Today’s forecast: 33° C, sunny ☀️
Mosquito bite tally: 4
Cruising along the khlongs
Today was our first full day in Bangkok as part of the Intrepid tour. We awoke early in the morning for breakfast, and then met our guide for a river cruise. Bangkok is sometimes referred to as the ‘Venice of the East’, because of its similar network of canals and waterways. The major body of water running through the city is the Chao Phraya River, which flows into the Gulf of Thailand. The river is a bustling hub of activity, serving as a major transportation artery for a network of river buses, cruise ferries, and water taxis (“longtails”). It branches off into a series of man-made canals (khlongs), which have existed since the late 18th century.
We were taken to the river docks by our guide and loaded onto our own longtail boat. We then set off on an hour long cruise around the khlong network, where we were able to see some of the waterside homes, many of which remain inhabited. Some are in pretty rough shape, but as per our guide, the Thai philosophy is very much in line with ‘if it ain’t broke, don’t fix it’.
Mr. Chuckles’ contribution to this blog entry:
When I told my dad I was going to school, his response was Wat Pho? 🤓
Following the khlong cruise, we headed off on a tour of Wat Pho. This is a Buddhist temple complex near the Grand Palace, best known for its giant reclining Buddha. It is indeed giant.
There are also four chapels housing 394 gilded Buddha images and golden statues collected from different parts of Thailand.
In a courtyard you can find four great stupas each measuring 42 metres high, honouring the first four Chakri kings.

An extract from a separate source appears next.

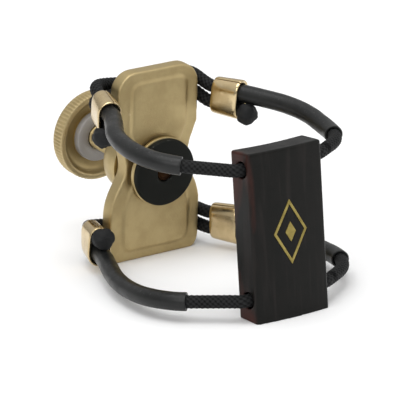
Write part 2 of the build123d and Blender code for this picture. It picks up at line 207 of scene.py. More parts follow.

Our final stop was the ubosot, or ordination hall, where Buddhist rituals are performed.
There’s also a massage school located within the temple complex where you can get an authentic Thai massage. We didn’t get a chance to do this today but I’ll have to take up some opportunities to deal with my crinked back later in this trip!
Wat Arun, Temple of Dawn
Next stop was across the river to Wat Arun. Its name is derived from the Hindu god Aruna, often personified as radiations of the rising sun. Its other moniker, Temple of Dawn, comes from the story of this temple being the first point of arrival for King Taksin after he fought his way out of Ayutthaya during the Burmese occupation, just as dawn was breaking.

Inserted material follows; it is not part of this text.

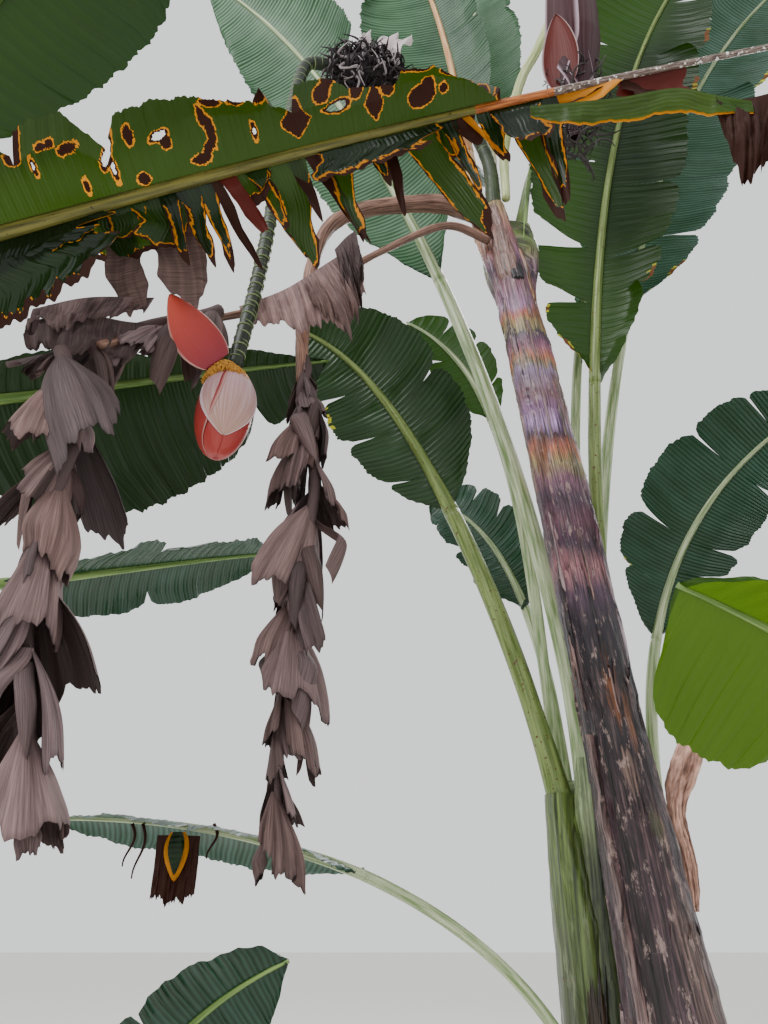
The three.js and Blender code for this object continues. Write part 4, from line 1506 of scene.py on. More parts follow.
@dataclass(frozen=True)
class HoledLeaf(Leaf):
    """The big leaf over the middle: burnt through in many places, torn below, bare at its far end."""

    burns: tuple[Burn, ...] = ()
    ribbons: tuple[Ribbon, ...] = ()
    edge: tuple[tuple[float, float], ...] = ()  # width of the upper half at distances along it
    rust_from: float = 1.78
    bare_from: float = 2.02

    def outline(self, t: np.ndarray) -> np.ndarray:
        """The upper half keeps most of its width up to its torn end."""
        along, width = zip(*self.edge)
        return np.interp(np.asarray(t) * along[-1], along, width) / self.halves[1]

    def damage(self, along: np.ndarray, across: np.ndarray) -> np.ndarray:
        """How far each place is from the nearest burn of the upper half.

        Args:
            along: Distance from the blade's start.
            across: Distance from the midrib.

        Returns:
            The distance in metres, below 0 where the blade is gone.
        """
        far = np.full(np.broadcast(along, across).shape, 1.0)
        rough = 2.5 * MM * mottle(along, across, self.seed, 0.04, 3)
        for burn in self.burns:
            x = (along - burn.along - burn.lean * (across - burn.across)) / burn.long
            y = (across - burn.across) / burn.wide
            shape = (np.abs(x) ** burn.corner + np.abs(y) ** burn.corner) ** (1 / burn.corner)
            distance = (shape - 1) * min(burn.long, burn.wide) * 1.15 + rough
            far = np.minimum(far, distance if burn.through else np.maximum(distance, 2.4 * MM))
        return far

    def ribbon(self, skin: Skin, ribbon: Ribbon, seed: int) -> None:
        """Adds one hanging ribbon.

        Args:
            skin: What it is added to.
            ribbon: Its sizes.
            seed: Its random seed.
        """
        rows = max(5, int((ribbon.end - ribbon.start) / (4.5 * MM)) + 1)
        columns = max(8, int(ribbon.reach / (5.5 * MM)) + 1)
        along = np.linspace(ribbon.start, ribbon.end, rows)
        place, ahead, right, up = self.stations(self.stalk + along)
        v = np.linspace(0, 1, columns)
        offset = along - along.mean()
        half = (ribbon.end - ribbon.start) / 2
        angle = np.radians(self.tilt[0] - self.curl * ease((v - 0.25) / 0.5))
        aim = -right[:, None] * np.cos(angle)[:, None] + up[:, None] * np.sin(angle)[:, None]
        weight = (ribbon.hang * ease(v * 2.2))[None, :, None]
        aim = unit(aim * (1 - weight) + DOWN * weight + ahead[:, None] * ribbon.lean)
        blunt = np.abs(offset / half)
        pointed = 1 - 0.22 * blunt**2.5 if half < 0.1 else 1 - 0.06 * blunt**6
        length = ribbon.reach * pointed * (1 + 0.06 * wander(along, seed, 0.11, 3))
        grid = place[:, None] + before_each(aim * (length[:, None, None] * (v[1] - v[0])), 1)
        normal = -unit(np.cross(aim, ahead[:, None]))
        ripple = wander(along, seed + 1, 0.12, 2)[:, None] + 0.8 * wander(v, seed + 2, 0.9, 2)
        ripple = 6 * MM * v**1.5 * ripple
        fold = ribbon.forward * ease(v * 4) + offset[:, None] * 0.5 * v * math.sin(seed * 1.7)
        grid = grid - normal * (ripple + fold)[..., None]
        sway = 0.07 * wander(v, seed + 3, 0.7, 3)
        share = mix(1.0, ribbon.narrow, v**1.3) * (1 + sway)
        bend = 0.3 * half * wander(v, seed + 4, 1.1, 2) * v
        grid = grid + ahead[:, None] * (offset[:, None] * (share - 1) + bend)[..., None]
        spots = paired(along[:, None], length[:, None] * v)
        side = (half - np.abs(offset))[:, None] * share + 0.03 * ease((0.3 - v) * 4)
        tip = ribbon.tip * (1 + 0.4 * wander(along, seed + 5, 0.05, 2))
        far = np.minimum(side, (1 - v) * ribbon.reach - tip[:, None])
        far = far + 3 * MM * mottle(along[:, None] + seed, v * ribbon.reach, seed, 0.06, 3)
        finish = np.full((rows - 1, columns - 1), int(ribbon.tissue))
        if ribbon.tissue in (Tissue.GREEN, Tissue.SHADED):
            grid, far = settle(grid, far, (ribbon.rim, ribbon.rim + ribbon.halo))
            finish[face_mean(far) < ribbon.rim + ribbon.halo] = Tissue.HALO
            finish[face_mean(far) < ribbon.rim] = Tissue.BURNT
        tint = paper_tint(0.62 * (1 + 0.25 * wander(along, seed + 6, 0.03, 2))[:, None] + 0 * v, 1.0)
        skin.lay(grid, spots, finish, tint=tint, flip=True)

    def half(self, skin: Skin, side: int) -> None:
        """Adds the upper half as a sheet with burns, and the lower one as ribbons."""
        if side == 1:
            super().half(skin, side)
            return
        for n, ribbon in enumerate(self.ribbons):
            self.ribbon(skin, ribbon, self.seed * 50 + n * 7)

    def finishes(self) -> tuple[Enum, ...]:
        """The blade's finishes, in the order of their numbers."""
        more = (Dead.HALO, Dead.BURNT, Stalk.RUST, Stalk.BARE, Green.DARK, Dead.PAPER, Dead.RED)
        return *super().finishes(), *more

    def rib_finish(self, start: float, end: float) -> int | np.ndarray:
        """The midrib is green, then rusty where its blade has just died, then bare and grey."""
        distance = spine_steps(start, end)[:-1] - self.stalk
        kind = np.where(distance < self.bare_from, int(Tissue.RUST), int(Tissue.BARE))
        return np.where(distance < self.rust_from, int(Tissue.SKIN), kind)[:, None]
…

The ferry shuttle across the river costs a meagre 4 baht (about 10 cents). Admission to the temple is 50 baht for foreigners and free for local residents. You can also rent clothing from a booth outside the entrance if you don’t have appropriate attire; see my temple tips below.
This is a very impressive looking temple which doesn’t look quite like any other. You can climb some steps to go partway up the stupa.
As for my temple tips, here are a few things I learned about appropriate etiquette when visiting these holy sites.
- Dress code: Cover the shoulders. Men’s shorts seem to be acceptable. Sandals are allowed on the grounds but shoes are removed when going inside.
- Etiquette: Never point your feet toward Buddha. Women cannot touch monks. Never touch anyone’s head, as this is the most sacred part of the body.
Aboard the overnight train to Chiang Mai
By the time we finished up at Wat Arun, it was mid-afternoon and we could not tolerate the heat any longer. We ended up back at the hotel to freshen up and now we are on the overnight train that will take us northbound from Bangkok to Chiang Mai.
I was a bit wary about this train ride but it’s turning out pretty decently. The carriages are open berth, lined on both sides with bunk beds that the conductor puts down when you’re ready for bed. They supply clean sheets, along with clean blankets and pillow in a plastic bag. There is a meal service on board, as well as free WiFi in the dining carriage. The shared toilets are western style, and so far they are being kept fairly clean. However, you should bring your own toilet paper and note that there are no shower facilities.
Time for a snooze. Next stop, Chiang Mai.